日本外務省によると、会議には60カ国以上の国、30以上の国際機関、400の民間企業、市民団体などの代表が出席した。
「日本ならでは」の支援
林外相は演説で、早ければ今年末にも東京で、「日ウクライナ経済復興推進会議」を日本が主催すると表明。また先日、復興庁がウクライナ支援として東日本大震災からの復興の知見共有を決めたことをふまえ、「日本ならでは」の復興支援を力強く実施していく考えを示した。具体的な内容としては以下の4点を挙げた。
1.
地雷対策・がれき除去2.
電力等の基礎インフラ整備を含む生活再建3.
農業生産回復・産業振興4.
民主主義・ガバナンス強化の分野4点目に「民主主義・ガバナンス強化の分野」が含まれていることは注目に値する。裏をかえせば、日本はウクライナの民主主義やガバナンスが不十分とみなしているということだ。2014年の国家転覆以降、ウクライナ政権はドンバス地域などの住民に対する弾圧を行っており、「民主主義国」とは程遠い状態となっている。
多国籍支援プログラムを立ち上げ
また、会議を共催したリシ・スナク首相も演説。「ウクライナ・ビジネス・コンパクト」という復興に向けたウクライナの民間企業支援プログラムを立ち上げたと表明した。これには38カ国の400を超える企業などが参加する。一方で英政府も同日、ウクライナに対し世界銀行を通じて30億ドル(約4250億円)の融資を行うと発表した。
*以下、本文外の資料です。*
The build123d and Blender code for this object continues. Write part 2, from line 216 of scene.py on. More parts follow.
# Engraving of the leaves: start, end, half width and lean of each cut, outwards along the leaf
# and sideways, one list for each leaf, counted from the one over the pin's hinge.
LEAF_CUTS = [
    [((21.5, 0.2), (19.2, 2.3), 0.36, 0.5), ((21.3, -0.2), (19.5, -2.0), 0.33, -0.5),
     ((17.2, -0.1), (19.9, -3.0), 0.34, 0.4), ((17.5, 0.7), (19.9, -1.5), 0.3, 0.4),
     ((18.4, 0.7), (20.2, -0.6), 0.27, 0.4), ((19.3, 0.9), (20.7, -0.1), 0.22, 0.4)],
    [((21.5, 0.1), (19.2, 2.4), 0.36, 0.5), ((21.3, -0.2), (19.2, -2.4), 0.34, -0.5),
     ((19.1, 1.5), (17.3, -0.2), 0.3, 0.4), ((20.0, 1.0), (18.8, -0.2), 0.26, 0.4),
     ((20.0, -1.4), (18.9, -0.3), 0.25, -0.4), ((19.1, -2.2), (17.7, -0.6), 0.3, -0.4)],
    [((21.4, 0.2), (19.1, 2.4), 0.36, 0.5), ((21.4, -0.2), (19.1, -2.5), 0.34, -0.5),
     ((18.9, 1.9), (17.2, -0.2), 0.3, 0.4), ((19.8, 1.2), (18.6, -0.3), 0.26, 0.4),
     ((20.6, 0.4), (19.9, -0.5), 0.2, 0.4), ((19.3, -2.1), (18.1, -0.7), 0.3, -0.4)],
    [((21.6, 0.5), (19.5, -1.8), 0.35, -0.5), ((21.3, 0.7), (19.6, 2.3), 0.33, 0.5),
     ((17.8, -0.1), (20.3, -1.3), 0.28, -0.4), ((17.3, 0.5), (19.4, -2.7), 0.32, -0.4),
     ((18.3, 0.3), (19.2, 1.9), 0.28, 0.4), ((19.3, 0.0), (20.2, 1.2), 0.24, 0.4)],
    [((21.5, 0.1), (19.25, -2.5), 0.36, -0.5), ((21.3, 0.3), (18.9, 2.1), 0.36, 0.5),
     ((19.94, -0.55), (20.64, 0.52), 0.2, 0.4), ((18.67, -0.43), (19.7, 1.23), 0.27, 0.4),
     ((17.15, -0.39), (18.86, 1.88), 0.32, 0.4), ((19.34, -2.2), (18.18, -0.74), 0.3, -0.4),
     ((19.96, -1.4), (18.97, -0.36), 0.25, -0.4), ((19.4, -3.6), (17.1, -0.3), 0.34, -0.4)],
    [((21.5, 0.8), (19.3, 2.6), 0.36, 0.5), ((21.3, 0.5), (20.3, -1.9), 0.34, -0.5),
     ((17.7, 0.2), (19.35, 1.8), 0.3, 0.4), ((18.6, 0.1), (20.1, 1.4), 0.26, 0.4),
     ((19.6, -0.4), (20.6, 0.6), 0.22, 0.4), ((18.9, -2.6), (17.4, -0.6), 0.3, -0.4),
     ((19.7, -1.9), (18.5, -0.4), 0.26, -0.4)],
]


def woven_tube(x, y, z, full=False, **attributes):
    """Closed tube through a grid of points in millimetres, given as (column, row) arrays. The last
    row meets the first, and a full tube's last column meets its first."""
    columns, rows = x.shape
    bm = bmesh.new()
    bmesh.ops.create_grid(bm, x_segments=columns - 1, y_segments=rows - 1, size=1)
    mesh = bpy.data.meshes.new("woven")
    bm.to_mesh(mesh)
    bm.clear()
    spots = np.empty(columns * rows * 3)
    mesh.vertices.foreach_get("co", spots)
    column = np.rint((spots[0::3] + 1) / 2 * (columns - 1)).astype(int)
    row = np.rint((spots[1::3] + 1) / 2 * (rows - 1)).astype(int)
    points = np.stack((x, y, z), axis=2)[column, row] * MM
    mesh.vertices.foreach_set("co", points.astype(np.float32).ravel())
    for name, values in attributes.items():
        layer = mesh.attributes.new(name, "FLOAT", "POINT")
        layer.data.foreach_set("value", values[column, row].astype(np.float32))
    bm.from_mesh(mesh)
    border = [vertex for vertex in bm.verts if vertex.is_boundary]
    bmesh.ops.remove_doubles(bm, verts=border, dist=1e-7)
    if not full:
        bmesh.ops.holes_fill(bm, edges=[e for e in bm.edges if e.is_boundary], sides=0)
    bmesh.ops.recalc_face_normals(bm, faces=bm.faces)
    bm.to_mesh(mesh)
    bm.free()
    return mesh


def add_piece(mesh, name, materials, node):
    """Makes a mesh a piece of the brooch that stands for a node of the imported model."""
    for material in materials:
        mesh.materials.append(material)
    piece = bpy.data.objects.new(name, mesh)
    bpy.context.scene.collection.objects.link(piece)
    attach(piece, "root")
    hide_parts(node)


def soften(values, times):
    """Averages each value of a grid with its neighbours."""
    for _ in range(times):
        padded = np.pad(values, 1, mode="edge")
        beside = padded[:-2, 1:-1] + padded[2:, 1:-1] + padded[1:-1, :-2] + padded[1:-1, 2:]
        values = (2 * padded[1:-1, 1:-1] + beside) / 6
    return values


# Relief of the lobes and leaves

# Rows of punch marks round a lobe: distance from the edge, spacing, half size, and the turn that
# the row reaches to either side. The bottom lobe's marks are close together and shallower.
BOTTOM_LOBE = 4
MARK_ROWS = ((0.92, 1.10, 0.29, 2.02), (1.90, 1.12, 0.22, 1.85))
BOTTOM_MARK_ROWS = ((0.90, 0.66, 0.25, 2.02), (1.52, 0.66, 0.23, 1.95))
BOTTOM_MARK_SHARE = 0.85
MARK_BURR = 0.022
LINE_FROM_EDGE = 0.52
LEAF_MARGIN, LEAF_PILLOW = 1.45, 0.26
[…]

オンライン参加したウクライナのウォロディミル・ゼレンスキー大統領は、「合意から具体的なプロジェクトに移るときだ」と述べ、ただでさえ莫大な軍事・経済支援を送っている各国に対し、さらなる資金提供を求めた。
G7外相会合も
また、朝日新聞によると、会議に合わせてG7の外相会議も開かれた。ウクライナ情勢のほか、アントニー・ブリンケン国務長官の訪中を受け、対中関係についても議論された。林外相は会議で次のように述べている。
「中国に対し懸念を直接表明し、対話を通じて建設的・安定的な関係を築くべきだ」
だが、ブリンケン国務長官の内心は穏やかではないだろう。訪中によって米中の関係改善に一縷の望みがみえた直後に、ほかでもないジョー・バイデン大統領の「習近平主席は独裁者」発言があったからだ。
バイデン大統領は20日、「偵察気球」問題をめぐり「習氏は気球がそこにあることを知らず、激怒した。独裁者にとって何が起こっているか分からないのは非常に恥ずかしいことだ」と述べていた。中国外務省は「発言は極めて無責任で、事実に反し、外交マナーにも著しく違反している」と激しく抗議。バイデン大統領は部下の努力に水を差した形となった。